Worst Jokes Ever
My ex-wife still misses me...
BUT HER AIM IS GETTING BETTER!
Here's how to piss off all of North America.
All the United States is, is South Canadia.
What did the farmer say when he lost his tractor?
"Where's my tractor!"
So I went to the binoculars shop the other day. Tell you what, they saw me coming.
How do you knockout an unorthodox blue tooth?
You get a good connection.
Stranger: Knock knock.
Person: Who's there?
Stranger: Sugma.
Person: Sugma who?
Stranger: Sugma balls, kid!
My dad and I went to the hospital once, and he said he'd be fine and it'd only take a few minutes.
Lying bastard never came out.
Rules of dark humor.
1. Everything shall be touched.
2. If it offends someone, it shall not be touched.
Two Trojan warriors were patrolling the streets of Troy at night. It was finally time for their duties to be relieved. When they went back to their houses, one Trojan fell in a puddle. "Nitrogen!" The other called. And the other responded coldly, “Good night.”

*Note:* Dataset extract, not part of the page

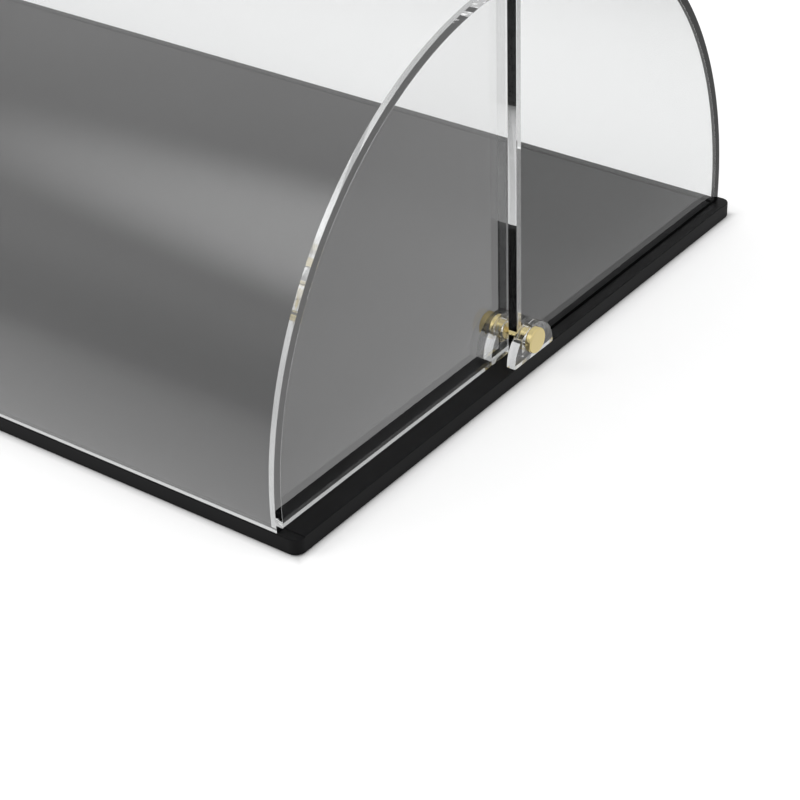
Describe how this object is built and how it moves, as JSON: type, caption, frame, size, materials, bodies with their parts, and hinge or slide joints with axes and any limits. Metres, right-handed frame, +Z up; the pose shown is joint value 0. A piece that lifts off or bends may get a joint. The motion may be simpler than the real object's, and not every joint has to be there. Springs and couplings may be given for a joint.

I would make a disabled joke.
But they never work.
Did you hear about the two guys who stole a calendar?
No?
They both got six months.
My friend says to me: "What rhymes with orange?" I said: "No it doesn't."
What college can Stephen Hawking not attend?
"Stand" Ford University. :3
I walked into the party and the host asked me if I would like a slice of pie.
I responded "yes," and he said: "okay, 14159."
What was the computer's best pickup line?
Nice bits!
What did the two paintings say after a long battle?
Let's call this one a draw.
What did the paintings name their daughter?
Palette.
Why did the cumulonimbus not show up for work?
Because it was on strike.
Why did the electron leave the atom?
Because it didn't want to be argon.
Why did the electron leave the atom?
Because it had its ion someone else.